Le Parlement européen, en exigeant l’élimination progressive du glyphosate dans l’Union européenne d’ici 5 ans, a accentué mardi la pression sur la Commission et les Etats membres à la veille d’un vote à Bruxelles sur l’herbicide controversé. Réunis en plénière à Strasbourg, les eurodéputés ont voté en faveur d’une résolution par 355 voix pour et 204 contre (et 111 abstentions), certes simple avis sans valeur contraignante, mais qui met à l’honneur le « principe de précaution ».
La résolution fait aussi écho à la signature par 1,3 million de citoyens d’une pétition adressée à la Commission européenne pour demander l’interdiction de la substance. « Nous envoyons un signal fort aux gouvernements nationaux », ont réagi les eurodéputés socialistes Eric Andrieu (France) et Marc Tarabella (Belgique). Pour leur collègue libérale Frédérique Ries, « la balle est clairement dans le camp » des Etats membres.
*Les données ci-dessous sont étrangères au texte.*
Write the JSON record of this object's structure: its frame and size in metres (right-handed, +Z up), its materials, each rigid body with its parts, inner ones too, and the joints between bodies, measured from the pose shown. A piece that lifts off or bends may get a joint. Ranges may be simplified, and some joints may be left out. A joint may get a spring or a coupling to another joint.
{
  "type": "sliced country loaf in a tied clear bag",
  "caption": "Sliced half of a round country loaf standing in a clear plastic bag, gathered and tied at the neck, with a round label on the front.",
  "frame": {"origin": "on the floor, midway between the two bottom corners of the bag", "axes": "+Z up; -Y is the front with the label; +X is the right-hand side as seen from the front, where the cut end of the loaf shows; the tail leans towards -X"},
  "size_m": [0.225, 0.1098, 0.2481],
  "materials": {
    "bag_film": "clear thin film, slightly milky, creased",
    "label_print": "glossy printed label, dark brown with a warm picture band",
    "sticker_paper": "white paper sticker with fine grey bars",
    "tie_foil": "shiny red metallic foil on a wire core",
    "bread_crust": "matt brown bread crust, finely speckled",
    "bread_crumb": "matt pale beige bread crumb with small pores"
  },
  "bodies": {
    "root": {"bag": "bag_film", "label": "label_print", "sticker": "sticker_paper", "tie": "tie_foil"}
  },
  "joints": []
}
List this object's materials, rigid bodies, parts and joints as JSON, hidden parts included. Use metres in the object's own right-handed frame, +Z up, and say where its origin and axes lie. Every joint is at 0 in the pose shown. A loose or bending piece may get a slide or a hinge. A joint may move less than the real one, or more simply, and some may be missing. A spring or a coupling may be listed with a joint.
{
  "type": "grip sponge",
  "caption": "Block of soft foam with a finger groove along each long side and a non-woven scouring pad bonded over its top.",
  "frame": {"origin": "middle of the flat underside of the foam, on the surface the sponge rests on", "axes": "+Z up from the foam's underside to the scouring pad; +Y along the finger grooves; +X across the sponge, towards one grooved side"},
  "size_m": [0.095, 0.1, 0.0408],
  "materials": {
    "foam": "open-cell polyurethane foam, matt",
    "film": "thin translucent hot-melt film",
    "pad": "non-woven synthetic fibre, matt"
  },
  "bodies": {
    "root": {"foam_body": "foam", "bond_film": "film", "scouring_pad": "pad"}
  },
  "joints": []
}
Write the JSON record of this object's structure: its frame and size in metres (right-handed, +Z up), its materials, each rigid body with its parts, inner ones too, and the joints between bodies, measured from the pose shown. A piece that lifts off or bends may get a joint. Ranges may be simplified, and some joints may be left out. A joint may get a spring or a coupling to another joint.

Un vote est en effet attendu mercredi au sein du comité d’experts chargé du dossier, composés de représentants des Etats membres : la Commission leur propose de renouveler la licence du glyphosate pour les 10 prochaines années. « Irresponsable », selon l’eurodéputée des Verts Michèle Rivasi. Plusieurs pays membres, la France, l’Italie, l’Autriche, ont annoncé qu’ils s’y opposeraient. Paris a déjà exprimé sa préférence pour une durée réduite. Il faut une majorité qualifiée — 55% des Etats membres et 65% de la population — pour accepter ou rejeter la proposition de la Commission.
La saga du renouvellement de la licence du glyphosate, qui arrive à expiration en décembre, dure depuis plus de deux ans dans l’UE, en l’absence de décision claire. « Etant donné les appels à l’interdiction du glyphosate, il est encourageant de voir que le Parlement a voté une fois de plus pour sa réautorisation », a immédiatement réagi Graeme Taylor, de l’Association européenne des producteurs de pesticides (ECPA). Avant de se livrer à une charge sévère contre les opposants au glyphosate : « C’est vraiment dommage de voir que les eurodéputés se laissent influencer par les ONG qui prétendent représenter l’opinion publique, mais représentent en fait l’hostilité contre l’industrie, et de façon plus inquiétante, contre la science », a ajouté M. Taylor.
Controverse scientifique
Les eurodéputé se sont aussi prononcés pour interdire toute utilisation non professionnelle de la substance à la fin de l’année. Ils exhortent à apporter l’aide nécessaire aux cultivateurs afin d’assurer la transition vers une agriculture sans glyphosate, herbicide le plus utilisé en Europe. Ils demandent également de bannir son utilisation juste avant les récoltes. La résolution se base sur la controverse scientifique qui entoure le glyphosate. Elle fait notamment référence à l’étude du Centre international de recherche sur le cancer, un organe de l’OMS, qui l’a classé « cancérogène probable » en 2015, contrairement aux agences européennes, l’Efsa (sécurité des aliments) et l’Echa (produits chimiques). Le feu vert de ces deux agences a conduit la Commission européenne a proposé le renouvellement de l’autorisation.
L’exécutif européen a rappelé plusieurs fois de son côté que d’autres autorités de régulation sont allées dans le même sens que les agences scientifiques de l’UE, au Canada, Australie, Nouvelle-Zélande, Japon et aussi au sein d’un comité commun de la FAO (Organisation des Nations Unies pour l’Agriculture et l’Alimentation) et de l’OMS. Les parlementaires évoquent quant à eux les développement judiciaires aux Etats-Unis, où des centaines de personnes atteintes de cancer ou leurs proches ont porté plainte contre le géant de l’agrochimie Monsanto, un des principaux producteurs de glyphosate et propriétaire du pesticide RoundUp.
Les courriels et des documents internes du géant américain de l’agrochimie divulgués dans le cadre de ces procédures jettent « le doute » sur la « crédibilité » d’études scientifiques publiées ou sponsorisées par Monsanto, estiment les eurodéputés. « Il est évidemment nécessaire de sortir de la dépendance au glyphosate, mais pas à n’importe quelles conditions. (…) Nous risquons de plonger les utilisateurs de cette substance dans une impasse technique car aucune alternative viable n’existe », a mis en garde l’eurodéputée du PPE (droite) Angélique Delahaye.